── INFORMATION SUPPLIED ──

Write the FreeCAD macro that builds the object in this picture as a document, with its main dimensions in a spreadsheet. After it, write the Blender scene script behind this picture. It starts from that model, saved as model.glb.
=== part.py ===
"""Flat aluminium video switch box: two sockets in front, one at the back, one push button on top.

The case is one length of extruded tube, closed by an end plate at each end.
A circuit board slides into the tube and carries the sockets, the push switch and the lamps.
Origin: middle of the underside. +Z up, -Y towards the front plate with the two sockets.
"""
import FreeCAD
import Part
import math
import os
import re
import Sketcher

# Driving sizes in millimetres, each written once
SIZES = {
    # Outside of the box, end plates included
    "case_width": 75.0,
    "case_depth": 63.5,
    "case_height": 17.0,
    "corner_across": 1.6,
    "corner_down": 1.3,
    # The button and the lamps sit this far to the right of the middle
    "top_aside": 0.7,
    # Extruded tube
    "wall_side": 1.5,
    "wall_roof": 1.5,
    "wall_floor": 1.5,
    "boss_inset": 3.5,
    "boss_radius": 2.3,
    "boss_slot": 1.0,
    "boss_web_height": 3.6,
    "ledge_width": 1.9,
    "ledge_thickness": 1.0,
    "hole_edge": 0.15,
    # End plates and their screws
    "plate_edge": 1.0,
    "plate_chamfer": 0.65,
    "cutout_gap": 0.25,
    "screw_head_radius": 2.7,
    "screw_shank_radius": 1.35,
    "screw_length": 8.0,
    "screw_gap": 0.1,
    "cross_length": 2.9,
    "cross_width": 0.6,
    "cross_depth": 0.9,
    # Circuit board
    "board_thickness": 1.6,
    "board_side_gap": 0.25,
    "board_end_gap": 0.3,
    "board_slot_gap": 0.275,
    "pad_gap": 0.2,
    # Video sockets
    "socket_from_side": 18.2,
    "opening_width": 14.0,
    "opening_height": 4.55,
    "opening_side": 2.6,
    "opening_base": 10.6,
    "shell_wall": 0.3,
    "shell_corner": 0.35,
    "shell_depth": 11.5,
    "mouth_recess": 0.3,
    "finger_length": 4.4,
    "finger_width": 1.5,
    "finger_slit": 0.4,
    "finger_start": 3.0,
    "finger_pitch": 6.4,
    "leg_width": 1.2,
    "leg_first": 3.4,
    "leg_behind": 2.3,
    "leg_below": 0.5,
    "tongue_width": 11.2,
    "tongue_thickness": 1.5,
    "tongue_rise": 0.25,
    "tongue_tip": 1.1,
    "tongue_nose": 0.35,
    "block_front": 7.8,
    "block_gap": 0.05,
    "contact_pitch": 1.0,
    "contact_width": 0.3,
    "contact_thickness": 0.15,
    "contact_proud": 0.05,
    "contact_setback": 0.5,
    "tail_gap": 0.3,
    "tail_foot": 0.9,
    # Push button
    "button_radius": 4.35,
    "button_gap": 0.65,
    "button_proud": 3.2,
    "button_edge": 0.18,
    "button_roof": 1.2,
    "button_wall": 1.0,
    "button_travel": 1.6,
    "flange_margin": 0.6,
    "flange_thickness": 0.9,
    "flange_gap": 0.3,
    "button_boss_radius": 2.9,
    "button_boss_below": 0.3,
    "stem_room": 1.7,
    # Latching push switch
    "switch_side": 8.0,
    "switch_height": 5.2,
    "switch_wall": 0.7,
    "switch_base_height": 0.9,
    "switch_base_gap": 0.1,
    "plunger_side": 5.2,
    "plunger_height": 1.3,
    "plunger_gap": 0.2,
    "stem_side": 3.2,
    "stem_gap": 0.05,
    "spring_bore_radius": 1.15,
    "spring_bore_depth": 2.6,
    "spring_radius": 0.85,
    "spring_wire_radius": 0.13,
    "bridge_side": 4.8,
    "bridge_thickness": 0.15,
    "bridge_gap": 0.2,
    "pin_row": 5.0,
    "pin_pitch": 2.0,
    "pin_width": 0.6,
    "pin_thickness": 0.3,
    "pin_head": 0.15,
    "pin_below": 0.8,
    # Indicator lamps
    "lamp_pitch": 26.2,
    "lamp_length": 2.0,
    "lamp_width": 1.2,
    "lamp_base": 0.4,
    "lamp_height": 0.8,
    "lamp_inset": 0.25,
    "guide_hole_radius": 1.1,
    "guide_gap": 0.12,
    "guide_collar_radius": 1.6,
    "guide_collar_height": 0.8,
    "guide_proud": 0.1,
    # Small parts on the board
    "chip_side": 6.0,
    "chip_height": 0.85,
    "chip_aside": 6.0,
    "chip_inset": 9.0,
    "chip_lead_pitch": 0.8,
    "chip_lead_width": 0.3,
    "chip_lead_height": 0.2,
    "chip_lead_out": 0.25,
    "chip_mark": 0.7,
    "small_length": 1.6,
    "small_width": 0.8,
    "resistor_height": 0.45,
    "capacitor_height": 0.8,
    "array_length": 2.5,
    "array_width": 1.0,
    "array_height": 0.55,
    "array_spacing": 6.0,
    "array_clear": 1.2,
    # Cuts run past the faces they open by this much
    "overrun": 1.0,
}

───

Note every line above where the string "FreeCAD" shows up, and copy those lines.

Write the FreeCAD macro that builds the object in this picture as a document, with its main dimensions in a spreadsheet. After it, write the Blender scene script behind this picture. It starts from that model, saved as model.glb.
import FreeCAD